The house still stands, now valued at $375,000

[The Zillow real estate site gives the current valuation and the date of construction, 1895.]

I wasn’t satisfied to do only housekeeping so at the beginning of the second semester I registered in the Graduate School. I didn’t discover Sociology until my senior year at Syracuse and fell in love with it. It was just what I had always wanted to know. The Dean of the Graduate School, Dean Guthe, an old German, very big and bearded, asked me, “Can you cook?”, when I applied for entrance and he learned I was married, he said it was all very irregular for a student to be married and hadn’t been done but he would let me try it. If I didn’t do better than average, I couldn’t stay.

Professor Charles H. Cooley was my major professor and one of the greatest men I have ever known. He had a profound influence on my ideas and thinking about all the basic and important social concepts. What he said seemed very true and right to me. Most of it still does.

Charles Horton Cooley. Photo taken 1902.

[Cooley was a prominent sociologist who became president of the American Sociological Association. He is best known for the concept of the "looking glass self," in which a person's sense of self grows out of society's perception of that person. Cooley wrote, "A self-idea...seems to have three principal elements: the imagination of our appearance to the other person; the imagination of his judgment of that appearance, and some sort of self-feeling, such as pride or mortification."]
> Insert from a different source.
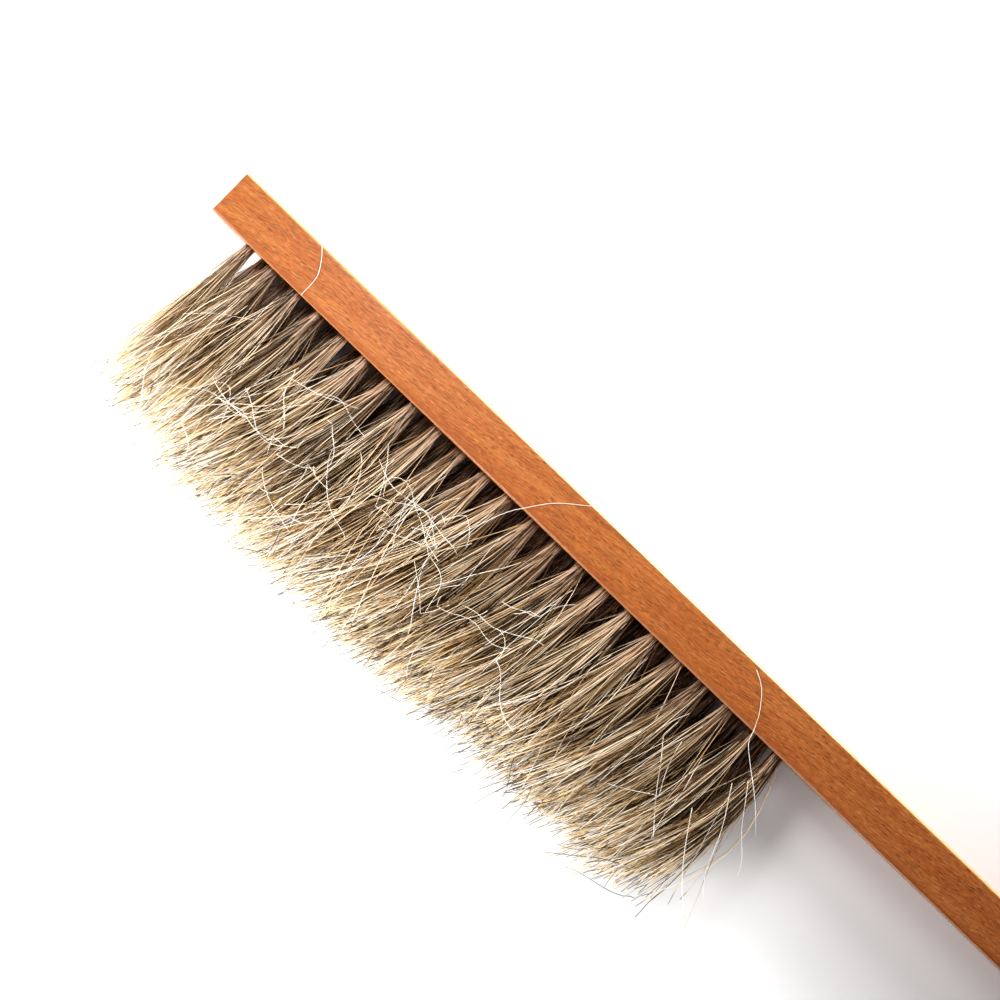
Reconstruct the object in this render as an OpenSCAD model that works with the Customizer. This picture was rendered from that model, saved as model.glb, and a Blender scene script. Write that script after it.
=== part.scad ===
// Flour and pastry brush: a one-piece beech stock and handle, with two staggered
// rows of horsehair tufts. Each tuft is a bundle folded over a flat steel anchor,
// which is driven to the bottom of a blind hole and bites into its wall.
//
// The brush lies on its side. +X runs along the stock towards the handle, the hair
// points to -Y and +Z is up. The origin is under the middle of the whole brush, on
// the surface that it lies on.

/* [Stock] */
// Height of the stock, from the face that holds the hair to its back
stock_h = 16.5; // [14:0.5:26]
// Thickness of the stock between its two flat sides
stock_t = 20; // [15:0.5:28]
// Length of bare stock before the middle of the first tuft
head_margin = 16; // [10:1:40]
// Length of the handle, from the middle of the last tuft to its end
handle_l = 166; // [60:1:300]
// Radius of the long edges, carried round the end of the handle
edge_r = 1.2; // [0.4:0.1:3]
// Chamfer round the sawn head end
head_chamfer = 0.4; // [0.1:0.1:1.5]

/* [Hanging hole] */
// Diameter of the hole near the end of the handle
hang_d = 6; // [3:0.5:8]
// Chamfer round both mouths of that hole
hang_chamfer = 0.6; // [0.2:0.1:1.5]

/* [Tufts] */
// Number of tufts in the front row, the one on the upper side (the back row has one fewer)
front_count = 23; // [6:1:28]
// Distance between neighbouring tufts of a row
tuft_pitch = 10.6; // [8:0.1:16]
// Distance between the two rows
row_gap = 8.8; // [7:0.1:10]
// Diameter of the blind hole that a tuft fills
hole_d = 4.6; // [3:0.1:5.6]
// Depth of the straight part of that hole
hole_depth = 10.5; // [6:0.5:12]
// Included angle of the drill point at its bottom
drill_angle = 118; // [90:1:140]
// Gap between a tuft and the wall of its hole
tuft_clearance = 0.05; // [0.02:0.01:0.2]
// How much the hair swells, on the radius, as it leaves the hole
mouth_swell = 0.25; // [0.1:0.05:0.6]

/* [Hair] */
// Length of the hair, measured square to the stock
hair_l = 68; // [30:1:110]
// Lean of the first tuft towards the head end, in degrees
lean_head = 5; // [0:1:20]
// Lean of the middle tufts
lean_mid = 15; // [0:1:20]
// Lean of the last tuft
lean_tail = 11; // [0:1:20]
// Gap between neighbouring tufts at their tips
tuft_gap = 0.3; // [0.1:0.1:1]
// Gap between the hair and the planes of the stock's two sides
side_gap = 0.05; // [0:0.05:1]

/* [Anchors] */
// Thickness of the steel strip
anchor_t = 0.35; // [0.2:0.05:0.6]
// Height of the strip along the hole
anchor_h = 2.4; // [1:0.1:3]
// How far each end of the strip bites into the wood
anchor_bite = 0.7; // [0.3:0.1:1]
// Turn of the strip from the line of the row, in degrees
anchor_turn = 35; // [0:5:60]
// Thickness of the folded hair between the strip and the bottom of the hole
fold_t = 1.2; // [0.5:0.1:2]

/* [Hidden] */
$fn = 64;

// Places along the stock
back_count = front_count - 1;
hair_zone = (front_count - 1) * tuft_pitch;
stock_l = head_margin + hair_zone + handle_l;
head_x = -stock_l / 2;
first_x = head_x + head_margin;
hang_x = stock_l / 2 - stock_h / 2;

// Places across it: the hair and the stock together are centred on Y = 0
face_y = (hair_l - stock_h) / 2;
mid_y = face_y + stock_h / 2;
mid_z = stock_t / 2;

// A row is named by its side of the middle plane
front_side = 1;
back_side = -1;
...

I was in his classes and seminars for three semesters. I also had several courses in Economics, and English under Professor Louis Strauss, one of Michigan’s great teachers. [Strauss became chairman of the English Department and was known for his devotion to teaching as opposed to publishing, resigning the chairmanship late in his career so as to have more time for his students. A memorial statement on the occasion of his death in 1939 said, "As a teacher he was known for his warm, liberal and humane outlook. He held a civilized point of view towards everything.... He knew with Browning, his favorite poet, and made his friends know, 'How good is man's life, the mere living! how fit to employ / All the heart and the soul and the senses forever in joy!'"]

I had more than enough graduate credits and received my Master of Arts degree in June, 1915. For the next two years, I was an assistant to Professor Cooley, reading theses, correcting papers and interviewing the women students. They spoke in such low voices he couldn’t hear them and I saved him embarrassment. He was quite deaf. He was a very shy person and not fluent in speech. He lectured with great hesitation and repetition, twisting his arms and legs around a big chair he stood behind. To me his words were full of meaning and I didn’t care about how they were said.

Wells received his Master of Science in Architecture in June 1916, studying with Fiske Kimball, later head of Philadelphia Art Museum and Academy of Fine Arts. He learned much about research and its methods. His thesis on Stephen Hallet and the National Capitol was published, the first important thing he wrote.

We loved Ann Arbor and being in a University. We attended the concerts in Hill Auditorium, opened in 1913, and many lectures and classes. It was possible then to visit a class any time, only asking the professor’s permission. We now feel we were very fortunate.